Goal :: Reproduce exactly and only the lines running from the one with "make_ridge_beam()" through the one with "cad_parts[node].hide_render = cad_parts[node].hide_viewport", both end lines included.

Entries with model source code
━━━━━━

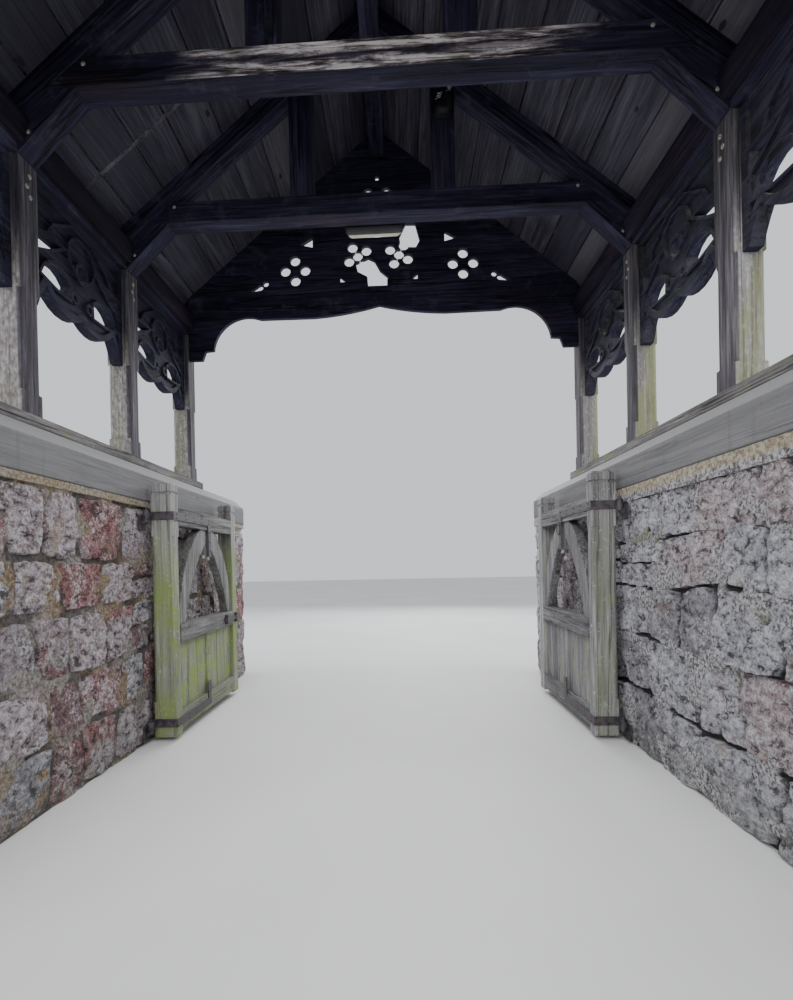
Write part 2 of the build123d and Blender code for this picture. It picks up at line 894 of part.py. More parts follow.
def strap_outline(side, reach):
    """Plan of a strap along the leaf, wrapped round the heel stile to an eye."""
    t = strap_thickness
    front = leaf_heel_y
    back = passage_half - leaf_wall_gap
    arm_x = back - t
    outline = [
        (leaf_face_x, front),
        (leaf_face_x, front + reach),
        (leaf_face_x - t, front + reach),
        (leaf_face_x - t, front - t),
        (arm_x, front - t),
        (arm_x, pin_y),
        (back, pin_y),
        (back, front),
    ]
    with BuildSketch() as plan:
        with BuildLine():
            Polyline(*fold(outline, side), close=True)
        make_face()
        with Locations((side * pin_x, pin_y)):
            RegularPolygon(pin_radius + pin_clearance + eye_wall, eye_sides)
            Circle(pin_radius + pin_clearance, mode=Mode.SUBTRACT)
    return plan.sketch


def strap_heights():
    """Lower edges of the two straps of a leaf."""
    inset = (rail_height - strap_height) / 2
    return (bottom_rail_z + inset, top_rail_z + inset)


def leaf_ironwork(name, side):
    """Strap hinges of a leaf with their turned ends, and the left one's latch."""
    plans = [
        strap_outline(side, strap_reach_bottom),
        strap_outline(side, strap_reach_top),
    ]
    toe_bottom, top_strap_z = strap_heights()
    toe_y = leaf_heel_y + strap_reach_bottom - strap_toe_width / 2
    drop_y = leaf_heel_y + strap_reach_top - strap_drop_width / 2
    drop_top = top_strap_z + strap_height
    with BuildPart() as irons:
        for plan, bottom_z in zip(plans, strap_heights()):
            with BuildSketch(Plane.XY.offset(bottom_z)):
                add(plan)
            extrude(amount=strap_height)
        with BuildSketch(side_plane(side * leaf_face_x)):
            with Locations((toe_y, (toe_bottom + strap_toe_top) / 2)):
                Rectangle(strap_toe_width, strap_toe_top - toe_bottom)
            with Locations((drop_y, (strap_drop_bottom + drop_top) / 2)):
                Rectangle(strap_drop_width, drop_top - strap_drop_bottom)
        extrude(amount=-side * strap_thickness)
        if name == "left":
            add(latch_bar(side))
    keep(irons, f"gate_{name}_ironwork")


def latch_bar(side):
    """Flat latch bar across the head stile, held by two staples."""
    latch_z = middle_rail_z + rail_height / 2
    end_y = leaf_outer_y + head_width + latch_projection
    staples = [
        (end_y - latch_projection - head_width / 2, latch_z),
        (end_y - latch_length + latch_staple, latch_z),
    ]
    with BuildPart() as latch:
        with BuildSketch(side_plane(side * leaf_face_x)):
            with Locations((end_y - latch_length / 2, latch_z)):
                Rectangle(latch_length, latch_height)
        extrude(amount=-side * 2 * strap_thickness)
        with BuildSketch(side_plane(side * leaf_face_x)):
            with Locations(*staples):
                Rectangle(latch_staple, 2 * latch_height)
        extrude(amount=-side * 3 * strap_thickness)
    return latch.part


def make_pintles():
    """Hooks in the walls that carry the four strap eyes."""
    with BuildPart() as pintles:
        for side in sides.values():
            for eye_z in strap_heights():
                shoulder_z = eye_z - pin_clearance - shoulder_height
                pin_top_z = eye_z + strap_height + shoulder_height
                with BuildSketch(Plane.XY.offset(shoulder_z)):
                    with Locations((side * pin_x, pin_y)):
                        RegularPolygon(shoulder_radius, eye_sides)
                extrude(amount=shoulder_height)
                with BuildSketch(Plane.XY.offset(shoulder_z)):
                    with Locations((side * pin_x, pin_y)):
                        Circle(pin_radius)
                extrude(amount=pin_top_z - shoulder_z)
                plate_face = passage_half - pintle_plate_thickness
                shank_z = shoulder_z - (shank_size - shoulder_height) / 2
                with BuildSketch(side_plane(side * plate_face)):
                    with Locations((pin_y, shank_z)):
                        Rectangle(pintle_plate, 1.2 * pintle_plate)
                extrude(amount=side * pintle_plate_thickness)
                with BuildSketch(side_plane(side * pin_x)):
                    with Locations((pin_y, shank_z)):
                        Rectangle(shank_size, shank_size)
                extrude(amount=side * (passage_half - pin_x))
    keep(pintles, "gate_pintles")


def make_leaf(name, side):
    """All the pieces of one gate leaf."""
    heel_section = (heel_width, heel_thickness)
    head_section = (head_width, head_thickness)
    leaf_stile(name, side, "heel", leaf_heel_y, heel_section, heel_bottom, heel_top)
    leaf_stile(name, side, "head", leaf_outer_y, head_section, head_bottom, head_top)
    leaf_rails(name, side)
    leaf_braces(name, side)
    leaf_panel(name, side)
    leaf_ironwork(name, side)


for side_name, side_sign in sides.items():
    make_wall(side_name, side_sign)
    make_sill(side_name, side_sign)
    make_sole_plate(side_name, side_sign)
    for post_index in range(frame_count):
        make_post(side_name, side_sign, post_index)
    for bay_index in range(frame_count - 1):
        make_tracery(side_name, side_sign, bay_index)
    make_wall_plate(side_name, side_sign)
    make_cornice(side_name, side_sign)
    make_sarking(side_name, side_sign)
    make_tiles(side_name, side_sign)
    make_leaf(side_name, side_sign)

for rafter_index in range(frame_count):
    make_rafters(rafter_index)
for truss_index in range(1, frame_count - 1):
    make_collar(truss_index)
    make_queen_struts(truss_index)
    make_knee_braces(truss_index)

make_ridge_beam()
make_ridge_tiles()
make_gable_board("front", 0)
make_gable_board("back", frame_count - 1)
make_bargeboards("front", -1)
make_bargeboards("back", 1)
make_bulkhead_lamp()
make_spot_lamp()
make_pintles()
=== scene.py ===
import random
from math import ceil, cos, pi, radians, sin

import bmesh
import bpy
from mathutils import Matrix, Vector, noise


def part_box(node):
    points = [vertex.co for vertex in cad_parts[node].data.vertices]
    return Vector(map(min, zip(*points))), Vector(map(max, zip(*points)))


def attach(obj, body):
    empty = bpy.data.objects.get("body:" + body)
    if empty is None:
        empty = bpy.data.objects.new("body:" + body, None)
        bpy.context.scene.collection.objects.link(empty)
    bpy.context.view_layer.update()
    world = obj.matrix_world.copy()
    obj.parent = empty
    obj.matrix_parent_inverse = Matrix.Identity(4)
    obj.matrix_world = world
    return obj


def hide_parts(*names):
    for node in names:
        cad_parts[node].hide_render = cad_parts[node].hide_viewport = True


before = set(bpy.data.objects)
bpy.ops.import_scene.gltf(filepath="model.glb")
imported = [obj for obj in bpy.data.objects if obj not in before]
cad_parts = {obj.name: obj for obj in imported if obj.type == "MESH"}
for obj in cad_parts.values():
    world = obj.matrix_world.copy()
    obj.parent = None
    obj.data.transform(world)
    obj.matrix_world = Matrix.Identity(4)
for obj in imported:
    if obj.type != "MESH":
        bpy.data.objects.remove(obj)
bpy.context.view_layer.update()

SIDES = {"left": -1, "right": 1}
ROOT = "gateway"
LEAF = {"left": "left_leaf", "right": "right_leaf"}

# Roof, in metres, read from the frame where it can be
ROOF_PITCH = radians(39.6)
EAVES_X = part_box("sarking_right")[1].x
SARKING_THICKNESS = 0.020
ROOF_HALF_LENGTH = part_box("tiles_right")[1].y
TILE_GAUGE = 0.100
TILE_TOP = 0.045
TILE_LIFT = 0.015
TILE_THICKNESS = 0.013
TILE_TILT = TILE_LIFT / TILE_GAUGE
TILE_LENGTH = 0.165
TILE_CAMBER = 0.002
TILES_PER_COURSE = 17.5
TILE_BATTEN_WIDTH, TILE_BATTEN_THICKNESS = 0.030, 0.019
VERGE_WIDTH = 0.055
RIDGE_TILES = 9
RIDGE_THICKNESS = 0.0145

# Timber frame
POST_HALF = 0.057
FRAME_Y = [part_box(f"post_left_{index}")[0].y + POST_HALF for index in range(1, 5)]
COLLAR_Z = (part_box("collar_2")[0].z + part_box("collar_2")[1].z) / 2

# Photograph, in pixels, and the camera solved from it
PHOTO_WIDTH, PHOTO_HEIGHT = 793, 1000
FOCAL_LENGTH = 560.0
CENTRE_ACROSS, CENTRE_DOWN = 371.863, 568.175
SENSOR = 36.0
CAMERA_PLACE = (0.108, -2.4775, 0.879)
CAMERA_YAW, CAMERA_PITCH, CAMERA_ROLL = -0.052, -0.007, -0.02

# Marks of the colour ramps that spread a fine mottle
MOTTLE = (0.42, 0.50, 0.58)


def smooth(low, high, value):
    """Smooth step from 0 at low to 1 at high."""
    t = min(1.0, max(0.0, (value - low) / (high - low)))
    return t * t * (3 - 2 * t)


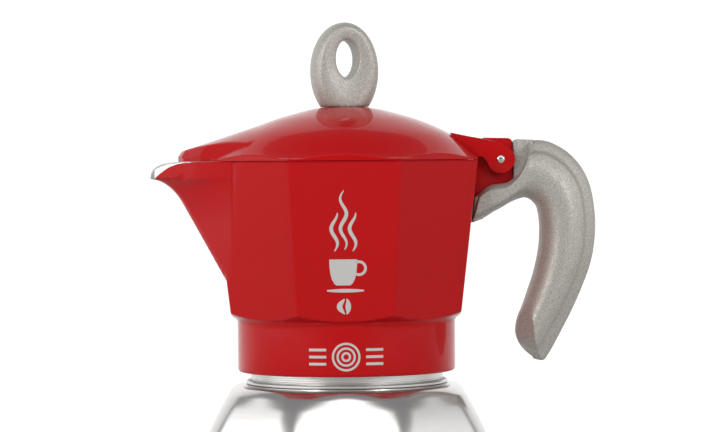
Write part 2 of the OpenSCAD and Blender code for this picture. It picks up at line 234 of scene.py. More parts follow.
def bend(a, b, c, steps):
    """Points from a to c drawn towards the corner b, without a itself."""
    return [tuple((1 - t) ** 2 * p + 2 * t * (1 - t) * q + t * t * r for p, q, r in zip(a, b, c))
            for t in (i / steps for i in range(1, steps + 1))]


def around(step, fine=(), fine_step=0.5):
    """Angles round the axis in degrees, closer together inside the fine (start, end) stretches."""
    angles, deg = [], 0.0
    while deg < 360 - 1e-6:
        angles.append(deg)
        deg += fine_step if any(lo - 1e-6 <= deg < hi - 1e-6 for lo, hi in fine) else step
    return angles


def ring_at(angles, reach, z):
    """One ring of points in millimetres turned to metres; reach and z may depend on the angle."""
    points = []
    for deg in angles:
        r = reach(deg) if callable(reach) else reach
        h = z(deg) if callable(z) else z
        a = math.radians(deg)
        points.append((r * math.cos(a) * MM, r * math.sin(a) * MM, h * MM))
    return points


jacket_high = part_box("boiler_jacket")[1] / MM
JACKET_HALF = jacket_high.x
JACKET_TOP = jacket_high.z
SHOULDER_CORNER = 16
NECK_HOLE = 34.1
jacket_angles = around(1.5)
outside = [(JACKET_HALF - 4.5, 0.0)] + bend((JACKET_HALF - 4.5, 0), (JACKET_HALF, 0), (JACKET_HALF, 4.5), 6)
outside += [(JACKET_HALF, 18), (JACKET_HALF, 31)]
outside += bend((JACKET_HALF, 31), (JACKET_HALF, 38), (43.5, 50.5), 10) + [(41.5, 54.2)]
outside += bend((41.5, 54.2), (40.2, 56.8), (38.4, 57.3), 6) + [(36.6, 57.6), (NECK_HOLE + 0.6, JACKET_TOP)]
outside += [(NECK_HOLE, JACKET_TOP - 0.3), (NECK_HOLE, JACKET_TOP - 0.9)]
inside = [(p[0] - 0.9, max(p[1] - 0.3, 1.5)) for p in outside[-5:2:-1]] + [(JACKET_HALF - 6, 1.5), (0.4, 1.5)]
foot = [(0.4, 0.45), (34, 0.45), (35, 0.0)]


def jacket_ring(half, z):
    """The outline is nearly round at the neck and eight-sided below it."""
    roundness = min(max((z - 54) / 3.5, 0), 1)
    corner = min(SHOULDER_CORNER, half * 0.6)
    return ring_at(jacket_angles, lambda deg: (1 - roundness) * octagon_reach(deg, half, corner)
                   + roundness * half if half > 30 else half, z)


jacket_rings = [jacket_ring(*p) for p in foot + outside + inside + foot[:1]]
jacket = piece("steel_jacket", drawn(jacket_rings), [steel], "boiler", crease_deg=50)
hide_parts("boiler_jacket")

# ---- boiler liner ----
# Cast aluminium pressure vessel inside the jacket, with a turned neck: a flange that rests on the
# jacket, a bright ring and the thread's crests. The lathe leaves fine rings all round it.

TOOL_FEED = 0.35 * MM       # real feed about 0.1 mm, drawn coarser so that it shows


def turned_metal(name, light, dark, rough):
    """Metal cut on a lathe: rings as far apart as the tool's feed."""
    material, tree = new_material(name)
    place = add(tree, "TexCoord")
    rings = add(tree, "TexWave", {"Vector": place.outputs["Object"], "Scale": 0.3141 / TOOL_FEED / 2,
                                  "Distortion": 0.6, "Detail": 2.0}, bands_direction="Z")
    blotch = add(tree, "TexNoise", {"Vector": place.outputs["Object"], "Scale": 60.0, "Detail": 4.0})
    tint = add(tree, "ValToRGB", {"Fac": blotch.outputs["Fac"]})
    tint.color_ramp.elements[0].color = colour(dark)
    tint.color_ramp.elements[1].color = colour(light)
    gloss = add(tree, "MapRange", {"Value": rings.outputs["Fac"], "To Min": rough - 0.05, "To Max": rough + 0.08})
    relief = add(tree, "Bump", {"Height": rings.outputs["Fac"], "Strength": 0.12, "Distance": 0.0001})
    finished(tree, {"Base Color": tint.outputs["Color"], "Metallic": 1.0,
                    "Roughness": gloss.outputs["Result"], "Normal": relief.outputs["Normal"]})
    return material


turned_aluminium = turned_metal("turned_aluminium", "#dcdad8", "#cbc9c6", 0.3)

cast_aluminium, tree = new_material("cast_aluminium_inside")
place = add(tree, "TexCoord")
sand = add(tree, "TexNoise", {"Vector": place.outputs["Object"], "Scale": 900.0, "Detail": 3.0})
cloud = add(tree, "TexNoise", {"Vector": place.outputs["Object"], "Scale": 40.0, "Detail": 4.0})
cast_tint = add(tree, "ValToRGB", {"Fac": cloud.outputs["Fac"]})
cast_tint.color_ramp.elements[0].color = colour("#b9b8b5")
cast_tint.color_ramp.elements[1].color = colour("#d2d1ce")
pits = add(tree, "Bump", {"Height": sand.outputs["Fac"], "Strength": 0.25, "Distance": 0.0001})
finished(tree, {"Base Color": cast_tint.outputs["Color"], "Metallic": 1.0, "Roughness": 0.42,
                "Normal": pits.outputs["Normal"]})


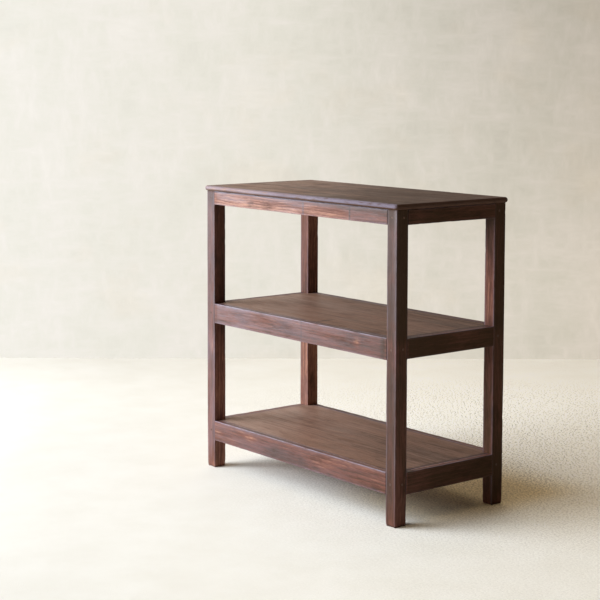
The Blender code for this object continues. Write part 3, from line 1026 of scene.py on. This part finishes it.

━━━━━━

Task result ::
make_ridge_beam()
make_ridge_tiles()
make_gable_board("front", 0)
make_gable_board("back", frame_count - 1)
make_bargeboards("front", -1)
make_bargeboards("back", 1)
make_bulkhead_lamp()
make_spot_lamp()
make_pintles()
=== scene.py ===
import random
from math import ceil, cos, pi, radians, sin

import bmesh
import bpy
from mathutils import Matrix, Vector, noise


def part_box(node):
    points = [vertex.co for vertex in cad_parts[node].data.vertices]
    return Vector(map(min, zip(*points))), Vector(map(max, zip(*points)))


def attach(obj, body):
    empty = bpy.data.objects.get("body:" + body)
    if empty is None:
        empty = bpy.data.objects.new("body:" + body, None)
        bpy.context.scene.collection.objects.link(empty)
    bpy.context.view_layer.update()
    world = obj.matrix_world.copy()
    obj.parent = empty
    obj.matrix_parent_inverse = Matrix.Identity(4)
    obj.matrix_world = world
    return obj


def hide_parts(*names):
    for node in names:
        cad_parts[node].hide_render = cad_parts[node].hide_viewport = True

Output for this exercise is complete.